Daguerre’s tenth listing is a woman’s name, Isobel Le Fournier, a boyhood crush with whom he wishes to reunite. Unsurprisingly, the love interest forms the main pull of the narrative. Yet, like the flashback scenes uncovering their early romance, Isobel’s appeal and Daguerre’s desire are never fully realized in Smith’s stilted and uninspired prose: “The weeks dragged on and the silence plagued them both. They lived, half dazed and preoccupied, in each other’s troubled thoughts. She dropped vases and dinner plates.” Smith’s writing rolls off the tongue like cracker crumbs. You almost want to shake the flotsam from the page, zip its fly, or hand it a breath mint — the book embarrasses.

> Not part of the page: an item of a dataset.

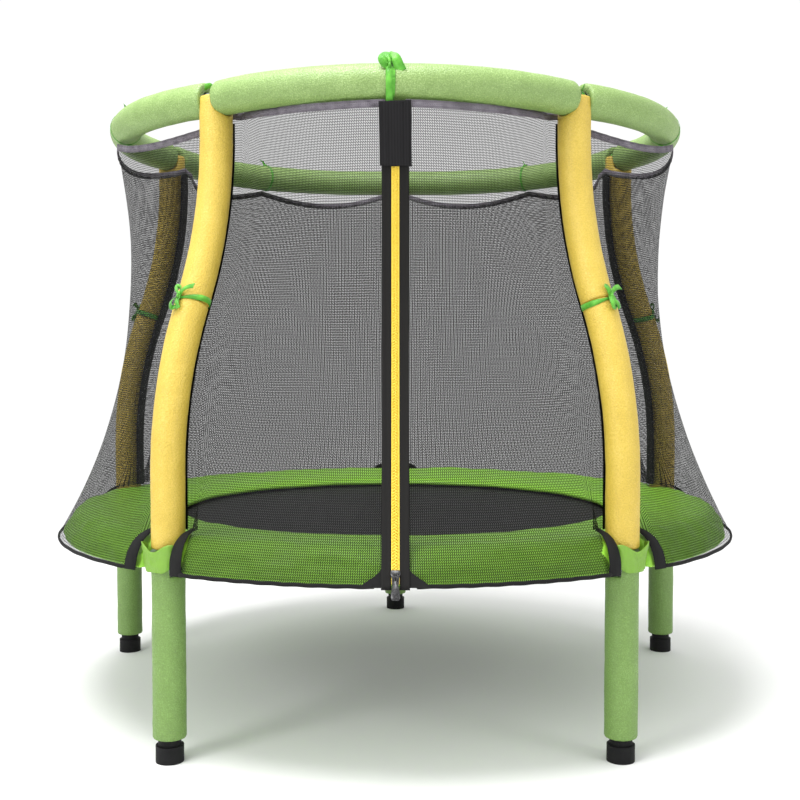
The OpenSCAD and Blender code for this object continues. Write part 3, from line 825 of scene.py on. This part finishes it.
def on_zip(x, out, z):
    """A point on the zip's arc at height z, out metres in front of it."""
    a = zip_angle(z)
    r = ZIP_ARC - out
    return Vector((x, ZIP_Y + r * cos(a), ZIP_Z + r * sin(a)))


def zip_band(name, x0, x1):
    """A closed flat band up the zip, from x0 to x1 across it."""
    cols, rows, out, thick = 6, 120, 0.0036, 0.0012
    verts, uvs = [], []
    for j in range(rows + 1):
        z = mix(ZIP_LOW, ZIP_HIGH, j / rows)
        loop = [(k / cols, 0) for k in range(cols + 1)]
        loop += [(1 - k / cols, 1) for k in range(cols + 1)]
        for t, face in loop:
            x = mix(x0, x1, t)
            lift = 0.0004 * sin(t * pi * 3) + 0.0008 * rough((x, 0, z), 0.06, 2.0)
            verts.append(on_zip(x, out + lift - face * thick, z))
            uvs.append((x, z))
    n = 2 * (cols + 1)
    faces = grid(rows + 1, n, wrap_cols=True)
    faces += [tuple(range(n))[::-1], tuple(range(rows * n, rows * n + n))]
    obj = add_mesh(name, verts, faces, M["tape"], uvs)
    finish_piece(obj, ROOT, "zip_tape", "zip_tapes")


def zip_tapes():
    zip_band("zip_tape_left", -TAPE_OUTER, -TAPE_INNER)
    zip_band("zip_tape_right", TAPE_INNER, TAPE_OUTER)


def zip_gussets():
    """Black triangles where the zip meets the net's lower edge."""
    for s, name in ((-1, "left"), (1, "right")):
        parts = Parts()
        rows, cols = 10, 14
        verts, uvs = [], []
        for j in range(rows + 1):
            z = mix(0.3315, 0.366, j / rows)
            reach = 0.021 + 0.034 * (1 - smooth(0.331, 0.366, z)) ** 1.6
            for k in range(cols + 1):
                x = s * mix(0.019, reach, k / cols)
                verts.append(on_zip(x, 0.0016 - x * x * 0.7, z))
                uvs.append((x, z))
        parts.add(verts, grid(rows + 1, cols + 1), uvs)
        parts.piece(f"zip_gusset_{name}", "webbing", ROOT, "black_webbing")


def zip_coil():
    """Two flattened coils whose loops mesh, on a yellow cord edge, from stop to stop."""
    low, high, pitch = 0.336, 1.094, 0.0046
    turns = int((zip_angle(high) - zip_angle(low)) * ZIP_ARC / pitch)
    per = 10
    for s, name in ((-1, "left"), (1, "right")):
        path = []
        for k in range(turns * per + 1):
            run = k / per
            z = mix(low, high, run / turns)
            w = TURN * (run + (0.5 if s > 0 else 0))
            x = s * (0.0022 + 0.0027 * cos(w))
            path.append(on_zip(x, 0.0042 + 0.0010 * sin(w), z))
        verts, faces = tube_shell(path, 0.00088, 6, Vector((0.3, 1, 0.2)))
        parts = Parts()
        parts.add(verts, faces)
        cord = [on_zip(s * 0.0056, 0.0038, mix(low, high, k / 90)) for k in range(91)]
        parts.add(*tube_shell(cord, 0.0009, 8, Vector((0, 1, 0))))
        bed = [on_zip(s * 0.0030, 0.0016, mix(low, high, k / 90)) for k in range(91)]
        parts.add(*tube_shell(bed, 0.0032, 8, Vector((0, 1, 0)), 0.10))
        parts.piece(f"zip_teeth_{name}", "coil", ROOT, "zip_coil", "zip_coil")


def frame_on_zip(z):
    """Columns are across, outward and up the zip at height z; and the point itself."""
    a = zip_angle(z)
    up = Vector((0, -sin(a), cos(a)))
    out = Vector((0, -cos(a), -sin(a)))
    return Vector((1, 0, 0)), out, up, on_zip(0, 0, z)


def plate(outline, depth0, depth1, axes, bevel=0.0006):
    """A plate with softened rims from an outline of (across, up), between two depths."""
    across, out, up, origin = axes
    mid = Vector((sum(p[0] for p in outline) / len(outline),
                  sum(p[1] for p in outline) / len(outline)))
    rings = [(depth0, bevel), (depth0 + bevel, 0.0), (depth1 - bevel, 0.0), (depth1, bevel)]
    verts = []
    for d, inset in rings:
        for p in outline:
            q = Vector(p)
            q = q - (q - mid).normalized() * inset
            verts.append(origin + across * q.x + up * q.y + out * d)
    n = len(outline)
    faces = grid(4, n, wrap_cols=True)
    faces += [tuple(range(n))[::-1], tuple(range(3 * n, 4 * n))]
    return verts, faces


def rounded(points, r, per=4):
    """A closed outline with its corners rounded."""
    out = []
    n = len(points)
    for i in range(n):
        p, a, b = Vector(points[i]), Vector(points[i - 1]), Vector(points[(i + 1) % n])
        u, v = (a - p).normalized() * r, (b - p).normalized() * r
        for k in range(per + 1):
            t = k / per
            out.append((p + u) * (1 - t) ** 2 + 2 * p * t * (1 - t) + (p + v) * t * t)
    return out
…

Smith possesses little enthusiasm for language, the frisson of a well-wound phrase, and fails to delight in the pleasures of metaphor or the sound of words. When Smith chooses from his wardrobe of images, the selection always looks threadbare. The tingle of winter is “sharp as pine needles”; a rain-soaked slick of boulevard “stretche[s] away like an expanse of oiled slate.” So hackneyed is Smith’s repertoire, he’s at his most striking when borrowing the language of others. At one point, Daguerre refers to his photographs as “mirrors with a memory,” no doubt an arresting metaphor for images minted on silver sheets. Yet the phrase isn’t, in fact, coined by Daguerre, much less by Smith. Oliver Wendell Holmes would use the metaphor first, more than ten years after the time in which the novel is set. So much for self-reflection and memories.
Make no mistake, however, the premise of the novel should excite, especially if you enjoy photography and historical fiction. Smith’s book attempts to picture the political fervor and cultural milieu of 19th century Paris, a moment when apocalypse seemed like a possibility even for folks not fond of mercury huff. In his favor, Smith cleverly chooses the poet Charles Baudelaire to serve as Daguerre’s confidante and companion. In another writer’s hands, Baudelaire’s panache and flamboyance might make for a rich character; yet, in Smith’s, Baudelaire often plays Seinfeld to Daguerre’s Costanza. About Daguerre’s condition, Baudelaire remarks, “‘The nervous attacks are getting worse. You should see a doctor.’ ‘With their invoice pads and leeches — no, thank you.’” We might forget the real Baudelaire possessed a famous distaste for photography, but sitcom banter from the French aesthete is simply inexcusable.
Ultimately, I’d have to say something similar for Smith’s novel. Capturing the earth’s beauty before its demise is too much gravity for Mercury to support.